You understand romance the way Rumi understood God – as an ecstatic dissolving of the small self into something wide, liquid, and luminous. Because your value system is tuned to Neptune’s blue-green frequency, beauty for you is never merely symmetrical or fashionable. You are drawn to things that look as though they’ve just climbed dripping from a dream. And because Venus is also what you’re drawn to – what you find beautiful, what you desire, what feels like “yes” in the body and heart – Neptune’s influence means your aesthetic is often infused with atmosphere. You’re attracted to magical things – magical, romantic, ethereal, soulful, or emotionally resonant. It might be a look, a voice, a vibe, a piece of music, the way someone moves, the way light hits a room – beauty is more like a spell than a checklist. Even when you like something simple, you often like it because it carries a feeling. Neptune is “meaning through mood.”

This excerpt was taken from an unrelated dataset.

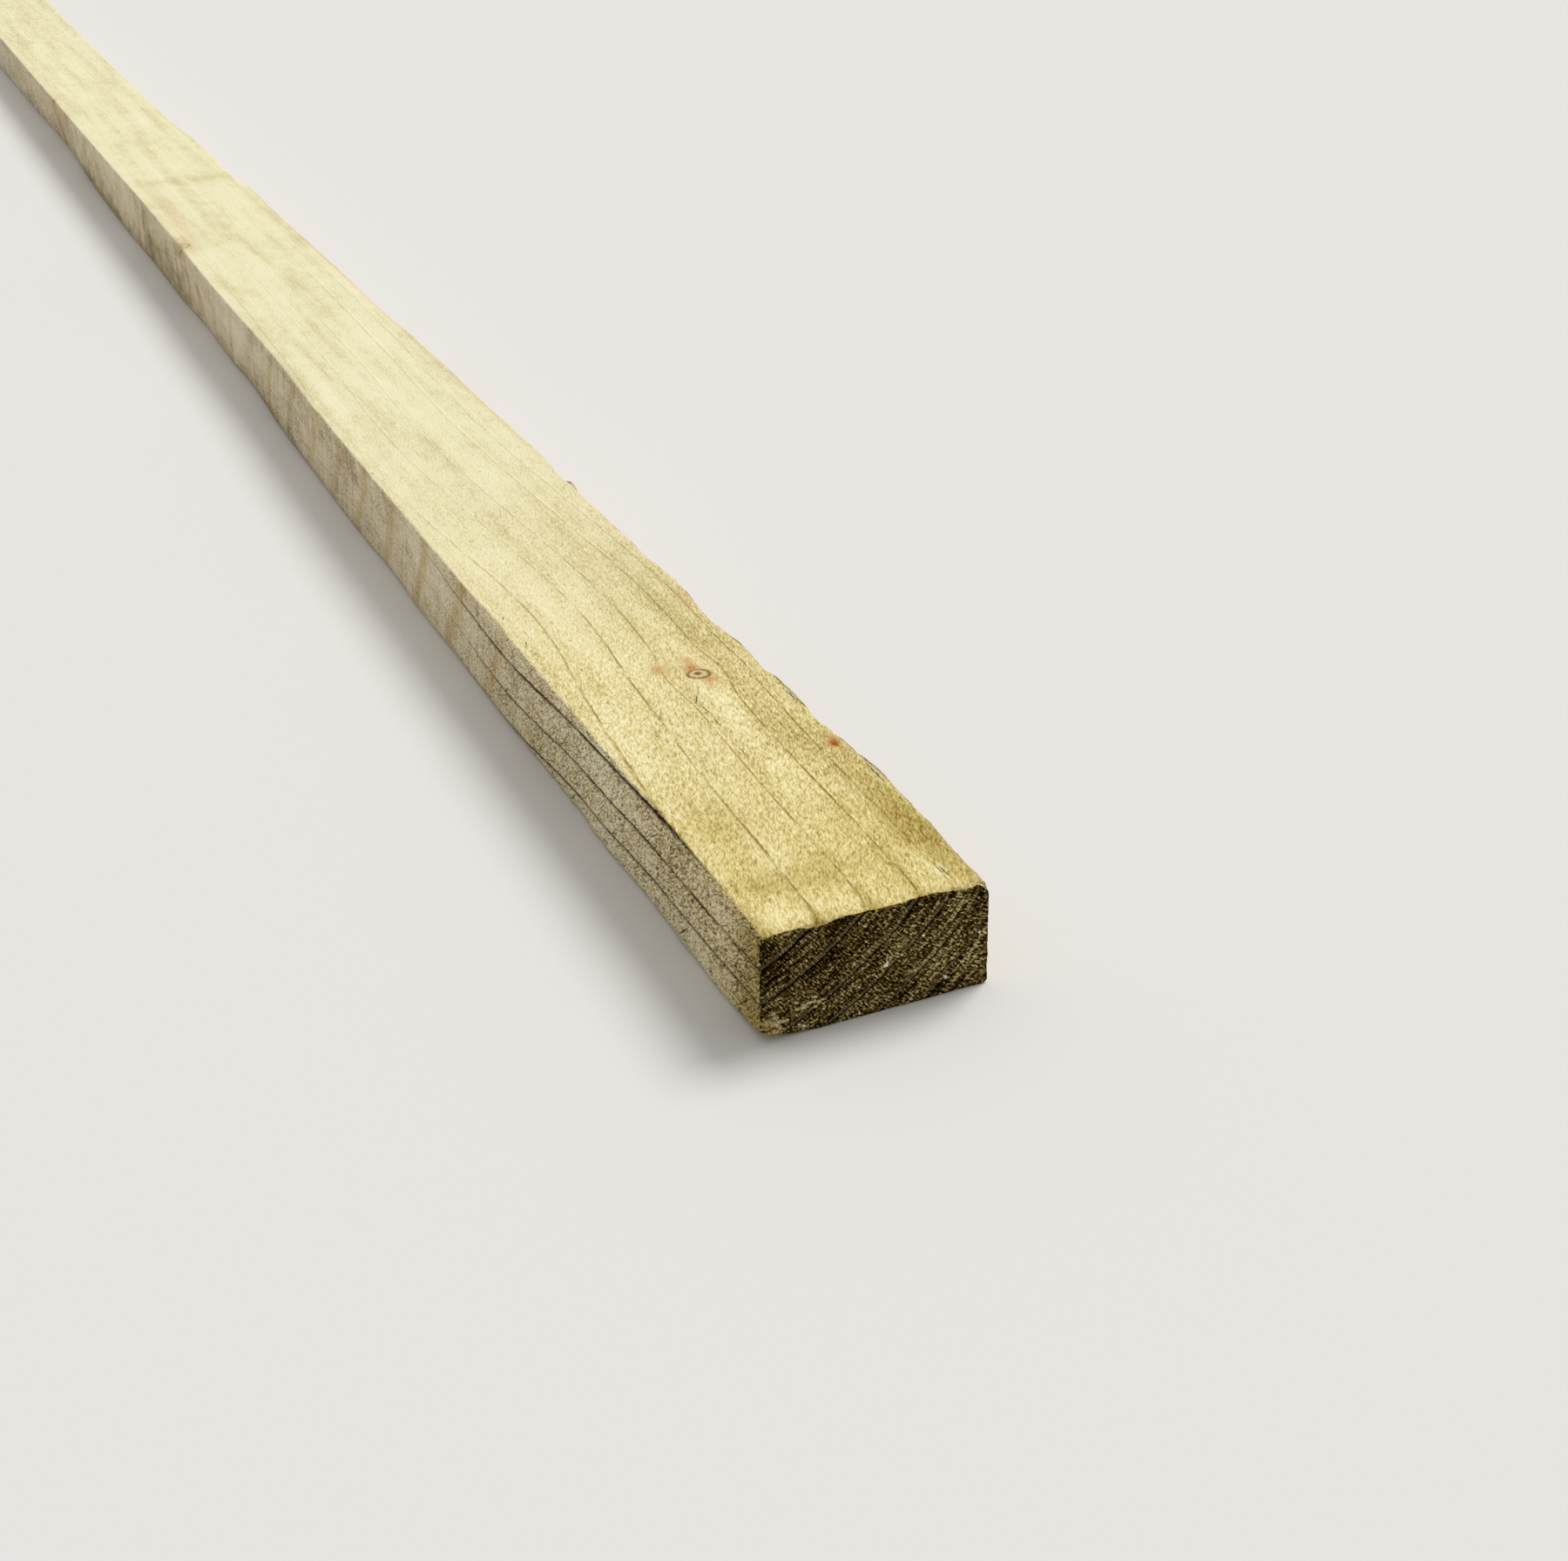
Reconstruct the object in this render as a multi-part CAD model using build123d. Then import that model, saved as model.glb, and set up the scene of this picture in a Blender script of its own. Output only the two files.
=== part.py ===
from build123d import *
import os

# A rough sawn roof batten: one length of pressure treated softwood, lying on its wide face.
# Millimetres. +X runs along the batten, +Y across its width, +Z up.
# The origin is the middle of the underside. The weathered end is the one at -X.

# Sawn section and sold length
length = 2400.0
width = 50.0
thickness = 25.0

# Arrises, as left by the saw and by handling. Right is -Y, left is +Y.
right_top_arris_radius = 1.2
right_bottom_arris_radius = 1.0
left_top_arris_radius = 0.8
left_bottom_arris_radius = 1.5
end_arris_chamfer = 0.5

# Scallops: shallow lens-shaped tears along the top arrises.
# Each is (distance of its middle from the weathered end, its length, its depth square to the arris).
right_scallops = [
    (8.0, 36.0, 1.5),
    (79.0, 18.0, 1.1),
    (111.0, 22.0, 1.3),
    (147.0, 30.0, 1.5),
    (190.0, 24.0, 1.1),
    (260.0, 24.0, 1.2),
    (465.0, 110.0, 1.2),
    (715.0, 60.0, 1.8),
]
left_scallops = [
    (165.0, 30.0, 0.8),
    (590.0, 52.0, 0.9),
]

# Corners knocked off the weathered end: how far each break runs along X, Y and Z
low_left_break = (19.0, 9.0, 2.7)
top_right_break = (5.0, 6.0, 3.4)

weathered_end = -length / 2
left_side = width / 2
right_side = -width / 2


def sawn_section():
    """The cross-section in the YZ plane, with its own radius on each arris."""
    outline = Rectangle(width, thickness, align=(Align.CENTER, Align.MIN))
    arrises = [
        (right_side, thickness, right_top_arris_radius),
        (right_side, 0.0, right_bottom_arris_radius),
        (left_side, thickness, left_top_arris_radius),
        (left_side, 0.0, left_bottom_arris_radius),
    ]
    for across, up, radius in arrises:
        corner = outline.vertices().sort_by_distance((across, up, 0))[0]
        outline = fillet(corner, radius)
    return Plane.YZ * outline


def sawn_stick():
    """The section over the whole length, with both sawn ends lightly eased."""
    stick = extrude(sawn_section(), amount=length / 2, both=True)
    end_faces = stick.faces().sort_by(Axis.X)
    end_edges = end_faces[0].edges() + end_faces[-1].edges()
    return chamfer(end_edges, end_arris_chamfer)


def scallop(side, from_end, along, depth):
    """A wide, shallow disc whose rim bites into a top arris at 45 degrees. side is +1 left, -1 right."""
    radius = (along**2 / 4 + depth**2) / (2 * depth)
    outward = Vector(0, side, 1).normalized()
    corner = Vector(weathered_end + from_end, side * width / 2, thickness)
    disc_plane = Plane(
        origin=corner + outward * (radius - depth),
        x_dir=(1, 0, 0),
        z_dir=outward.cross(Vector(1, 0, 0)),
    )
    return disc_plane * Cylinder(radius, thickness)


def all_scallops():
    """Every tear along the two top arrises. The stretch beyond the last one has plain arrises."""
    tears = [scallop(-1, *tear) for tear in right_scallops]
    tears += [scallop(+1, *tear) for tear in left_scallops]
    return tears


def corner_break(corner, inward, runs):
    """The plane that a broken corner leaves. runs are its lengths along X, Y and Z; inward is the sign of each."""
    legs = [Vector(inward[0] * runs[0], 0, 0), Vector(0, inward[1] * runs[1], 0)]
    legs.append(Vector(0, 0, inward[2] * runs[2]))
    normal = (legs[1] - legs[0]).cross(legs[2] - legs[0])
    if normal.dot(legs[0]) < 0:
        normal = -normal
    return Plane(origin=corner + legs[0], z_dir=normal)


batten = sawn_stick()
for tear in all_scallops():
    batten -= tear

breaks = [
    corner_break(Vector(weathered_end, left_side, 0), (1, -1, 1), low_left_break),
    corner_break(
        Vector(weathered_end, right_side, thickness), (1, 1, -1), top_right_break
    ),
]
for break_plane in breaks:
    batten = split(batten, bisect_by=break_plane, keep=Keep.TOP)

os.makedirs("parts", exist_ok=True)
export_step(batten, "parts/batten.step")

solids = batten.solids()
box = batten.bounding_box().size
print("solids", len(solids), "volume mm3", round(sum(s.volume for s in solids)))
print("size mm", round(box.X, 3), round(box.Y, 3), round(box.Z, 3))
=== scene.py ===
# Roof batten: one length of band sawn, pressure treated softwood, lying on its wide face.
# All shapes are worked out in millimetres: u is the distance from the weathered end, y runs across the
# batten from its middle (left is plus) and z is the height above its underside.
import math

import bpy
import numpy as np
from mathutils import Matrix, Vector


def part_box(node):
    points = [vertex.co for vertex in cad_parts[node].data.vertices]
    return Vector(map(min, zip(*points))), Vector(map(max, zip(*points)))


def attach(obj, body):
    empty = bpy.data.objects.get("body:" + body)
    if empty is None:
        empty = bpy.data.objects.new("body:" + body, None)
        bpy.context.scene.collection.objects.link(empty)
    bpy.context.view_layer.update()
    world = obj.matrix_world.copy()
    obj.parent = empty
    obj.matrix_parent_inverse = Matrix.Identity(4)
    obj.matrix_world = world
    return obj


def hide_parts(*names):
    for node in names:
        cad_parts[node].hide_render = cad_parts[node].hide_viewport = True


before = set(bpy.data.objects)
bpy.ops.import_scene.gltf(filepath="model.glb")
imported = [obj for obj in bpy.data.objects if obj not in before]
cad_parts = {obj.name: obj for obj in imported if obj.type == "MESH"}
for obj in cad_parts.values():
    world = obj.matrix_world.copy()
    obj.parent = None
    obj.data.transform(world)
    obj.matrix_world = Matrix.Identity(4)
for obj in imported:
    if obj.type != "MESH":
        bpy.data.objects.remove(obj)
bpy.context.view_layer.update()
battenLow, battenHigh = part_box("batten")

mm = 0.001
length = (battenHigh[0] - battenLow[0]) / mm
width = (battenHigh[1] - battenLow[1]) / mm
thickness = (battenHigh[2] - battenLow[2]) / mm
halfWidth = width / 2
print("frame loaded:", round(length), "x", round(width), "x", round(thickness), "mm")


# Numbers on arrays

def easeBetween(start, end, x):
    # 0 before start, 1 after end, and 3t squared less 2t cubed in between
    t = np.clip((x - start) / (end - start), 0.0, 1.0)
    return t * t * (3.0 - 2.0 * t)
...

The sweet spot is when you let Neptune inspire your values while you let Venus protect your worth. Kindness doesn’t require you to accept anything. Giving doesn’t mean you give yourself away. Expansive love isn’t an open invitation for other people’s chaos to move in and redecorate your nervous system. Your aesthetic sensitivity, your romantic imagination, your compassion – these are gifts. They bloom best when your life has clear edges: when your love is generous but not limitless, when your heart is open but your standards are awake. In other words, love here can be sensitivity, imagination, selfless giving, and a Neptune-tinted sense of beauty. Just make sure the love you give so freely also includes the one person you’re with all the time: you.